I think what Greg is saying is we had baked most of that into our forecast and our assumptions for 2012. So we don't have historicals to compare it to unlike some of the other operators.
But if it is softer but it's just baked in.
Operator
[Operator Instructions] We do have a question from the line of Selman Akyol, Stifel, Nicolaus.
Selman Akyol - Stifel, Nicolaus & Co., Inc., Research Division
Just as a follow-up on the BP question there. you said you took over 5 million barrels of inventory there and I was just wondering how that related to your expectations going into the transaction and then how quickly you'll be able to work through those?
Greg L. Armstrong
Yes, I actually -- point of clarification, when we actually signed the agreement, I think we had right at about 10 million barrels of inventory, 5 million of which we consider to be line filled or long term.
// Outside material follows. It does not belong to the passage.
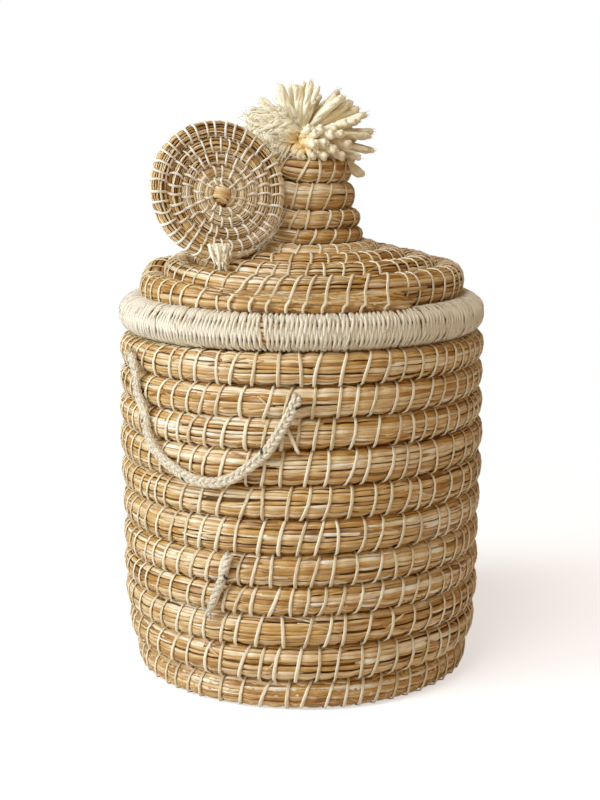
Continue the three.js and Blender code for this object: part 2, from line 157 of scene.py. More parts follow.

In other words, so it's kind of a neutral inventory position that really don't go below that level.
So that was the 5 million barrels that Al mentioned in his part of the presentation, was that simply gets added to what we have at PAA, which was already about 14 million barrels of line fill that it takes just to run the business. And so that 5 million is added to it.
The other 5 million barrels, a portion of that was worked down between the October 1 effective date and through closing and the balance of that has been fully hedged. So there really is no excess inventory to manage as we sit here today.
There certainly was -- it was managed by BP during the period from October 1 through the effective date through the closing on April 1, and then when we took over, we basically hedged the balance of that.
Operator
At this time, we have no additional questions in queue.
Harry N. Pefanis
If there are no additional questions, we will end the call. I would though encourage those again to join us for our May 30 Analyst Presentation, and we look forward to updating you if you're not there on the next call.
Thank you very much.
Operator
Ladies and gentlemen, that does conclude your conference. We do thank you for joining while using AT&T Executive TeleConference.
You may now disconnect. Have a good day.